Tom Imrie

Personal information
- Nationality: British (Scottish)
- Born: 7 June 1947 Edinburgh, Scotland
- Died: 16 May 2015 (aged 67) Dunfermline, Scotland

Sport
- Sport: Boxing
- Event: Light-middleweight
- Club: Buccleuch ABC

Medal record
Men's boxing
Representing Scotland
Commonwealth Games
| Silver medal – second place | 1966 Kingston | light-middleweight |
| Gold medal – first place | 1970 Edinburgh | light-middleweight |

= Tom Imrie =

Scottish boxer

Tom Imrie (7 June 1947 – 16 May 2015) was a boxer from Scotland who won gold and silver medals at the Commonwealth Games.

== Biography ==
Imrie boxed out of the Buccleuch Amateur Boxing Club and was the 1965 Scottish welterweight champion at the age of 17.

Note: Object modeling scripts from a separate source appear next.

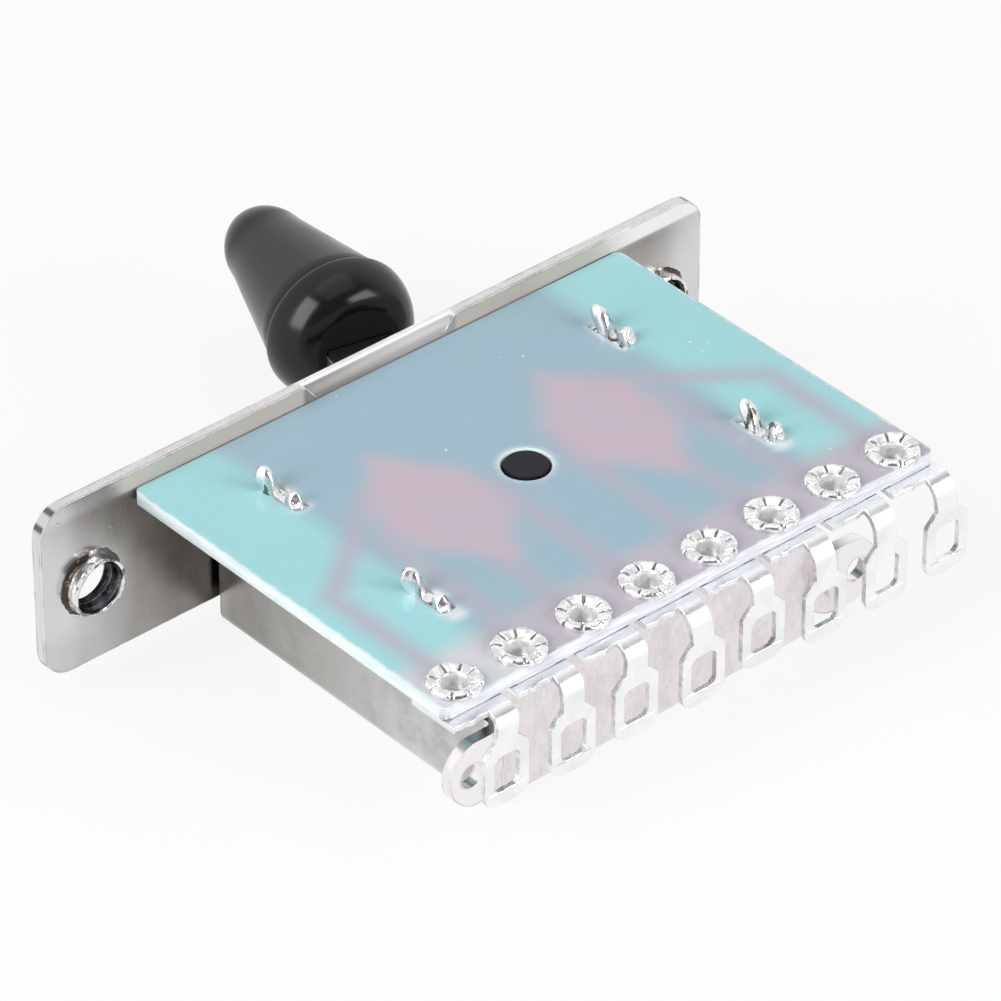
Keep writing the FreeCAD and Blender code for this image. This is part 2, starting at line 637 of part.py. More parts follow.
def detent_track():
    """Moulded block against the end wall, with one notch for each lever position."""
    floor = BACK_FACE + SHEET
    back = -CASE_DEPTH + SHEET
    corner = math.sqrt(TRACK_RADIUS ** 2 - TRACK_HALF_LENGTH ** 2)
    block = box(-TRACK_HALF_LENGTH, TRACK_HALF_LENGTH, back, PIVOT_Y - corner, floor, TRACK_TOP)
    block = rounded(block, BEND_INSIDE + SIDE_GAP,
                    lambda e: runs_along(X_AXIS)(e) and e.CenterOfMass.z < floor + 1
                    and e.CenterOfMass.y < back + 1)
    height = TRACK_TOP - floor
    cuts = [Part.makeCylinder(TRACK_RADIUS, height, V(0, PIVOT_Y, floor))]
    for step in range(-LEVER_STEPS_EACH_WAY, LEVER_STEPS_EACH_WAY + 1):
        place = polar(TRACK_RADIUS + TRACK_NOTCH - NOTCH_RADIUS, -90 + step * LEVER_STEP)
        cuts.append(Part.makeCylinder(NOTCH_RADIUS, height, V(place.x, place.y, floor)))
    return block.cut(cuts)


def thrust_washer():
    """Fibre washer under the rotor's hub."""
    floor = BACK_FACE + SHEET
    disc = Part.makeCylinder(WASHER_RADIUS, WASHER_THICKNESS, V(0, PIVOT_Y, floor))
    hole = PIVOT_RADIUS + PIVOT_CLEARANCE
    return disc.cut(Part.makeCylinder(hole, WASHER_THICKNESS, V(0, PIVOT_Y, floor)))


def wiper_middle():
    """Distance from the pivot to the rivet of a wiper."""
    return (WIPER_INNER + WIPER_OUTER) / 2


def strip(points, thickness, width):
    """Bent strip: a centre line in X and Z, thickened and given its width along Y."""
    offsets = []
    for index, point in enumerate(points):
        before = (point - points[index - 1]).normalize() if index else None
        after = (points[index + 1] - point).normalize() if index < len(points) - 1 else None
        along = ((before or after) + (after or before)).normalize()
        side = V(-along.z, 0, along.x)
        lean = along.dot(after or before)
        offsets.append(side * (thickness / 2 / lean))
    upper = [point + offset for point, offset in zip(points, offsets)]
    lower = [point - offset for point, offset in zip(points, offsets)]
    face = polygon(upper + lower[::-1])
    return face.translated(V(0, -width / 2, 0)).extrude(V(0, width, 0))


def wiper(side):
    """Sprung contact that bridges the common pad and a throw pad."""
    low = WING_TOP + WIPER_THICKNESS / 2
    high = COPPER_FACE - WIPER_GAP - WIPER_THICKNESS / 2
    middle = wiper_middle()
    rest = WIPER_RIVET_HEAD + WIPER_THICKNESS
    half = (WIPER_OUTER - WIPER_INNER) / 2
    tail = half + WIPER_TIP_DROP
    route = [(-tail, high - WIPER_TIP_DROP), (-half, high), (-rest, low),
             (rest, low), (half, high), (tail, high - WIPER_TIP_DROP)]
    body = strip([V(middle + r, 0, z) for r, z in route], WIPER_THICKNESS, WIPER_WIDTH)
    rivet = Part.makeCylinder(WIPER_RIVET, WIPER_LIFT, V(middle, 0, WING_TOP))
    body = body.cut(rivet)
    return swung(body if side > 0 else mirrored(body))


def wiper_rivet(side):
    """Rivet that holds a wiper on its wing."""
    x = side * wiper_middle()
    under = WING_TOP - WING_THICKNESS
    over = WING_TOP + WIPER_THICKNESS
    shank = Part.makeCylinder(WIPER_RIVET, over - under, V(x, 0, under))
    foot = Part.makeCylinder(WIPER_RIVET_HEAD, WIPER_RIVET_HEAD_HEIGHT,
                             V(x, 0, under - WIPER_RIVET_HEAD_HEIGHT))
    head = Part.makeCylinder(WIPER_RIVET_HEAD, WIPER_RIVET_HEAD_HEIGHT, V(x, 0, over))
    return swung(fuse([shank, foot, head]))


def build():
    """Every separate piece of the switch, by name."""
    nodes = {
        "bracket": bracket(),
        "circuit_board": circuit_board(),
        "eyelets": Part.makeCompound([eyelet(index) for index in range(TERMINALS)]),
        "rotor": rotor(),
        "lever": lever(),
        "lever_pin": lever_pin(),
        "knob": knob(),
        "detent_ball": detent_ball(),
        "detent_spring": detent_spring(),
        "detent_track": detent_track(),
        "thrust_washer": thrust_washer(),
        "wiper_left": wiper(-1),
        "wiper_right": wiper(1),
        "wiper_rivets": Part.makeCompound([wiper_rivet(-1), wiper_rivet(1)]),
    }
    for index in range(TERMINALS):
        nodes[f"terminal_{index + 1}"] = terminal(index)
        nodes[f"trace_{index + 1}"] = trace(index)
    return nodes


os.makedirs("parts", exist_ok=True)
for name, shape in build().items():
    shape.exportStep(f"parts/{name}.step")
    print(name, shape.ShapeType, len(shape.Solids), "valid" if shape.isValid() else "INVALID",
          f"{shape.Volume:.3f} mm3")
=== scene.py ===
"""Visual model of a lever selector switch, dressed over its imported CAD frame.

Everything stands in the CAD frame. Sizes below are in millimetres and are turned to
metres where a mesh, lamp or camera is made.
"""
import json
import math
import random
from functools import reduce

import bmesh
import bpy
from mathutils import Matrix, Vector, noise


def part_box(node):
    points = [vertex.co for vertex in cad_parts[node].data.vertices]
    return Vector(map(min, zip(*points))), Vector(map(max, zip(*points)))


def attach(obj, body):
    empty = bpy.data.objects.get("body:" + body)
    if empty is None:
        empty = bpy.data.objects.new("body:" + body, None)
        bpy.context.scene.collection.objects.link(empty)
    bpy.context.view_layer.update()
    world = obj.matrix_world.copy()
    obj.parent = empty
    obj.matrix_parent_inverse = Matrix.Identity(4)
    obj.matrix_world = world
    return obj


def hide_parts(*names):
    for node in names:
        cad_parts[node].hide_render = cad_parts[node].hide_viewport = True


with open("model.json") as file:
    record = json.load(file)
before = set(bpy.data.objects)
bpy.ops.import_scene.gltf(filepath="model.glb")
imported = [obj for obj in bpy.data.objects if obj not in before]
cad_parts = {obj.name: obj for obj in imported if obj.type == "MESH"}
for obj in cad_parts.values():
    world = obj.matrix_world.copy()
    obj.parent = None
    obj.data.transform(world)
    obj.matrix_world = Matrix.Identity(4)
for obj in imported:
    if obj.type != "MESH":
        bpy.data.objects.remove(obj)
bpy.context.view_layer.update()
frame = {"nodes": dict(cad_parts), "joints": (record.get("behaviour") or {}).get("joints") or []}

MM = 0.001
UP = Vector((0, 0, 1))


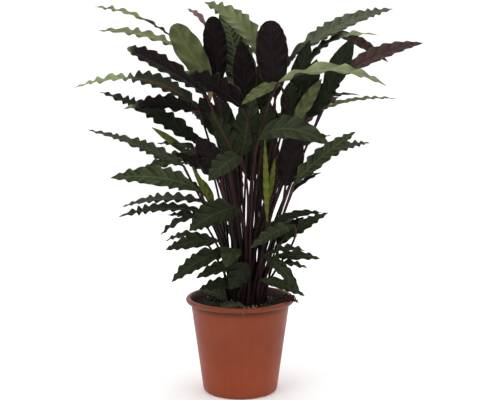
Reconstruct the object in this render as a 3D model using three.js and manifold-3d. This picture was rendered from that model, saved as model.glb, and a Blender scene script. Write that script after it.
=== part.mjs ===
// A potted velvet calathea: a brown plastic nursery pot filled with soil, and nearly ninety leaves,
// each a purple stalk with a wavy, lance-shaped blade. Leaves that share a sheath are one shoot.
// Millimetres, +Z up. The pot's axis is Z, it stands on z = 0, and its front looks along -Y.
import * as THREE from "three";
import { mergeVertices } from "three/addons/utils/BufferGeometryUtils.js";
import Module from "manifold-3d";

const wasm = await Module();
wasm.setup();

// The pot
const POT_HEIGHT = 185;
const RIM_RADIUS = 105;
const RIM_HEIGHT = 10;
const BODY_TOP_RADIUS = 95.5;
const BASE_RADIUS = 72.5;
const BASE_ROUNDING = 7;
const WALL = 1.8;
const FLOOR_THICKNESS = 2.4;
const RIM_FLAT = 3;
const RIM_LIP = 1;
const POT_SIDES = 32;
const DRAIN_HOLES = 6;
const DRAIN_RADIUS = 5;
const DRAIN_RING = 48;

// The soil
const SOIL_TOP = 174;
const SOIL_CLEARANCE = 0.4;
const SOIL_RINGS = [54, 66, 78];
const SOIL_FLAT_RADIUS = 55;
const SOIL_RELIEF = 1.6;
const CRUMBS_PER_MM = 0.4;
const SOIL_DIP = 3;
const HOLE_DEPTH = 14;
const HOLE_SIDES = 6;
const HOLE_CLEARANCE = 0.35;

// Where the stalks rise from the soil
const CLUMP_X = 14;
const CLUMP_RADIUS = 38;
const FIRST_FOOT = [0.7, 0.4];
const FOOT_SPACING = 9.4;
const FOOT_IN_SHOOT = 3;

// One leaf
const FOOT_RADIUS = 3.2;
const SHARED_FOOT_RADIUS = 2.5;
const STALK_RADIUS = 2.5;
const NECK_RADIUS = 1.9;
const SHEATH_LENGTH = 45;
const STALK_STEPS = 3;
const STALK_UPRIGHT = 0.35;
const STALK_ARCH = 0.3;
const STALK_LIFT = 1.2;
const SWELL_FROM = 8;
const BLADE_THICKNESS = 0.9;
const RIB_DEPTH = 0.8;
const TIP_HALF_WIDTH = 0.8;
const BLADE_SKEW = 0.85;
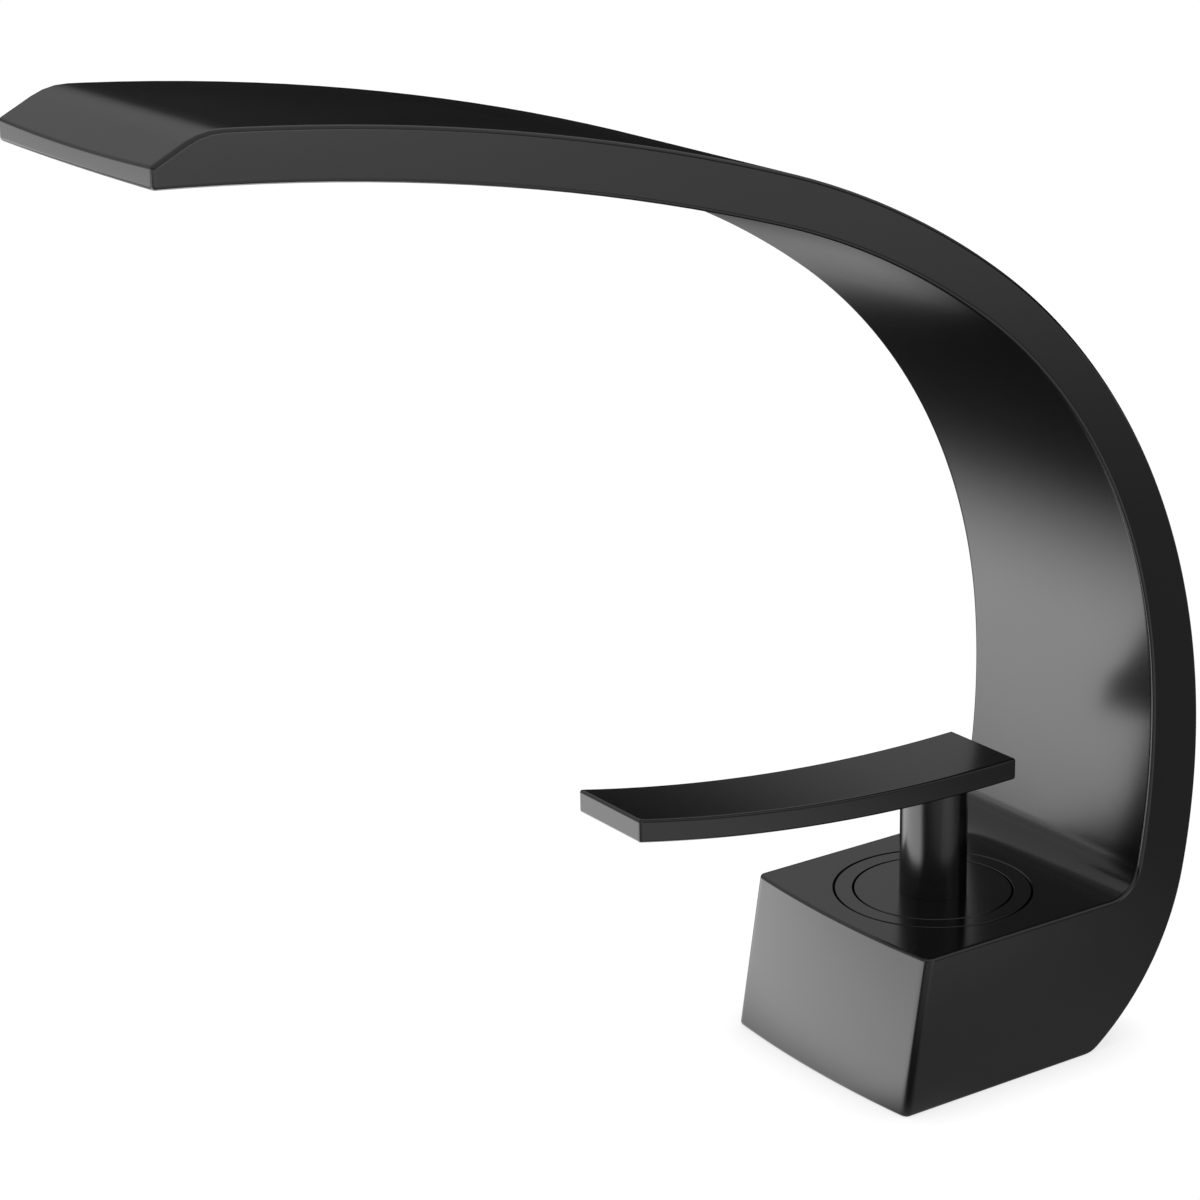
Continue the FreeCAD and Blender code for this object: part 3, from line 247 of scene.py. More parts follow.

Imrie represented the Scottish Empire and Commonwealth Games team at the 1966 British Empire and Commonwealth Games in Kingston, Jamaica, participating in the light-middleweight category. He won the silver medal.

Four years later he won the gold medal at the 1970 British Commonwealth Games in Edinburgh.

He was twice winner of the prestigious ABA light-middleweight title at Wembley in 1966 and 1969.

He died in 2015 in Dunfermline, aged 67.